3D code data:
<<<<

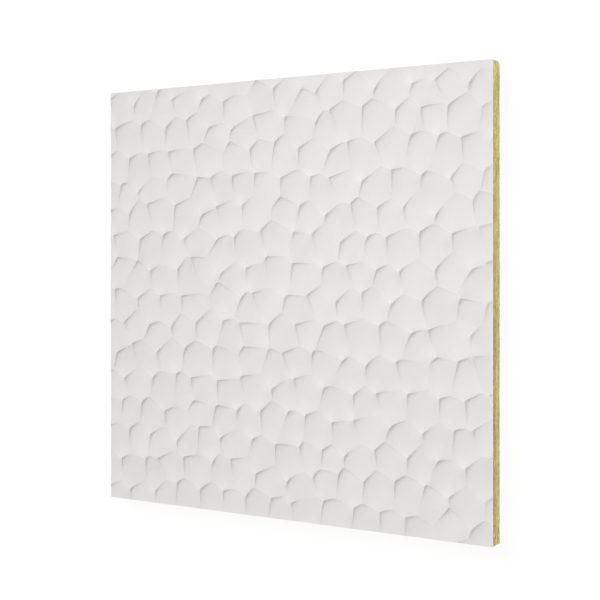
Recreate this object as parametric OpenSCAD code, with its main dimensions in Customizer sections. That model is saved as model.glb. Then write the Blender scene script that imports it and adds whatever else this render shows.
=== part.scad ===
// Square acoustic ceiling tile: a board of yellow-green wool with a white
// moulded facing bonded to it. The facing is covered with shallow scoops that
// meet in straight fine crests, and each has a peak at its upper left corner.
// The tile lies on its bare back, with the scooped face up.

/* [Tile] */
// Width of the tile, along X
tile_w = 600; // [300:1:1200]
// Length of the tile, along Y
tile_l = 600; // [300:1:1200]
// Thickness of the wool board
board_t = 22; // [12:0.1:50]
// Thickness of the facing at the bottom of its scoops
floor_t = 0.8; // [0.4:0.1:3]

/* [Relief] */
// Spacing of the scoops along a row
scoop_pitch = 40.8; // [30:0.1:60]
// Spacing of the rows of scoops
row_pitch = 40; // [30:0.1:60]
// Furthest that a scoop's middle strays from its place, along X and along Y
stray = 12; // [0:0.5:12.5]
// Height of the peak at each scoop's upper left corner
peak = 1.3; // [0.5:0.1:2.5]
// Distance from a peak at which it has fallen away
peak_reach = 38; // [15:1:42]
// Sharpness of a peak: 1 is a plain cone, more is a narrower point
peak_power = 2.2; // [1:0.1:4]
// Distance over which the wall under a peak falls to a third, into the scoop
wall_reach = 1.6; // [0.5:0.1:6]
// Rise of a scoop's dished floor, half a pitch from its middle
dish = 0.3; // [0.05:0.05:0.6]
// Number that picks the arrangement of the scoops
arrangement = 5; // [1:1:99]

/* [Wool board] */
// Size of the knocked corner at the back, at the tile's upper right
bruise = 4; // [0:0.5:10]

/* [Hidden] */
// Height of the highest crests above the bottom of the scoops: the press that
// moulds the facing is flat there, so no peak stands higher
relief = peak + 3 * dish;
tile_t = board_t + floor_t + relief;

// Columns and rows of scoops, enough to run past the tile's edges
columns = ceil(tile_w / scoop_pitch) + 3;
rows = ceil(tile_l / row_pitch) + 3;
// Steps to the scoops around one scoop, which bound it
around = [for (dj = [-2:2]) for (di = [-2:2]) if (di != 0 || dj != 0) [di, dj]];
// How many scoops away a peak may still reach, and the steps to all of those
far = ceil((peak_reach + 2 * stray) / min(scoop_pitch, row_pitch)) + 1;
in_reach = [for (dj = [-far:far]) for (di = [-far:far]) if (di != 0 || dj != 0) [di, dj]];
// Direction in which a scoop's corner is looked for that has the peak
to_peak = [-0.77, 0.64];
// The tile's four edges, as the outward normal and its distance
edges = [
    [[1, 0, 0], tile_w / 2], [[0, 1, 0], tile_l / 2],
    [[-1, 0, 0], tile_w / 2], [[0, -1, 0], tile_l / 2]
];
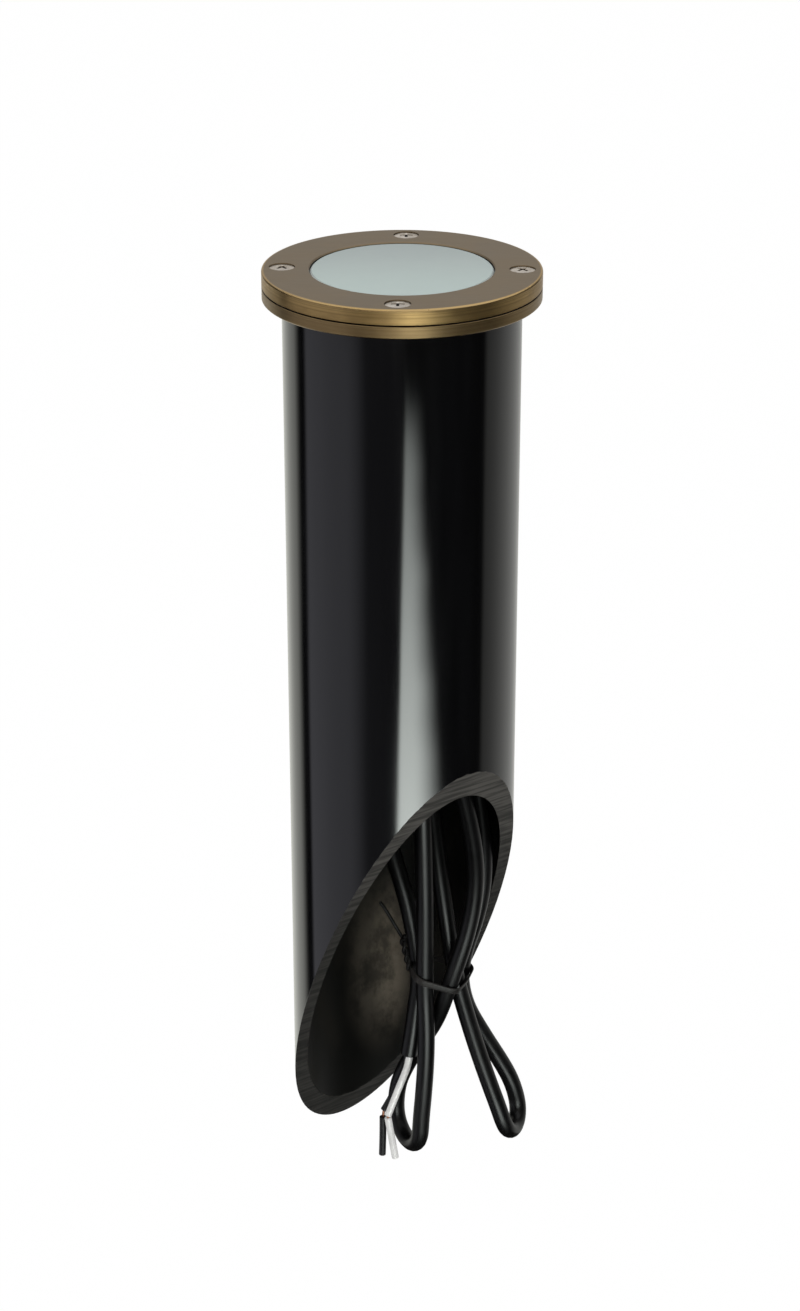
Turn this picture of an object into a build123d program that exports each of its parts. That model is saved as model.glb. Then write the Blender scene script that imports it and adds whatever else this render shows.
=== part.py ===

>>>>

SET EXERCISE
Starting at the first line of the records, print each line exactly, stopping after the line that contains "floor_t = 0.8; // [0.4:0.1:3]".

EXERCISE OUTPUT
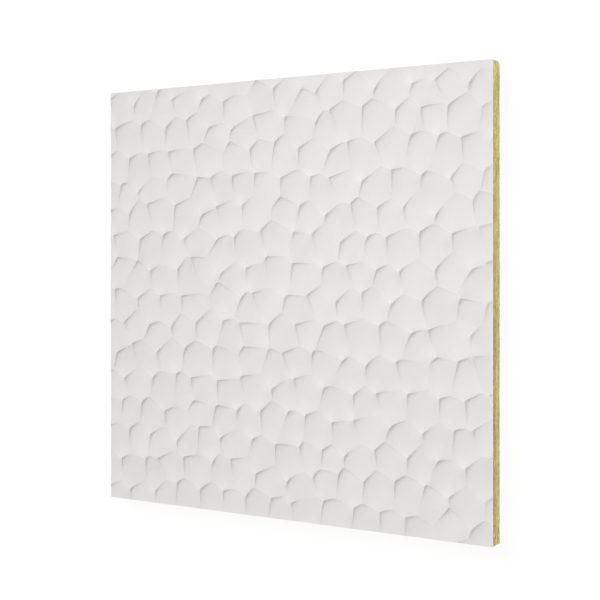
Recreate this object as parametric OpenSCAD code, with its main dimensions in Customizer sections. That model is saved as model.glb. Then write the Blender scene script that imports it and adds whatever else this render shows.
=== part.scad ===
// Square acoustic ceiling tile: a board of yellow-green wool with a white
// moulded facing bonded to it. The facing is covered with shallow scoops that
// meet in straight fine crests, and each has a peak at its upper left corner.
// The tile lies on its bare back, with the scooped face up.

/* [Tile] */
// Width of the tile, along X
tile_w = 600; // [300:1:1200]
// Length of the tile, along Y
tile_l = 600; // [300:1:1200]
// Thickness of the wool board
board_t = 22; // [12:0.1:50]
// Thickness of the facing at the bottom of its scoops
floor_t = 0.8; // [0.4:0.1:3]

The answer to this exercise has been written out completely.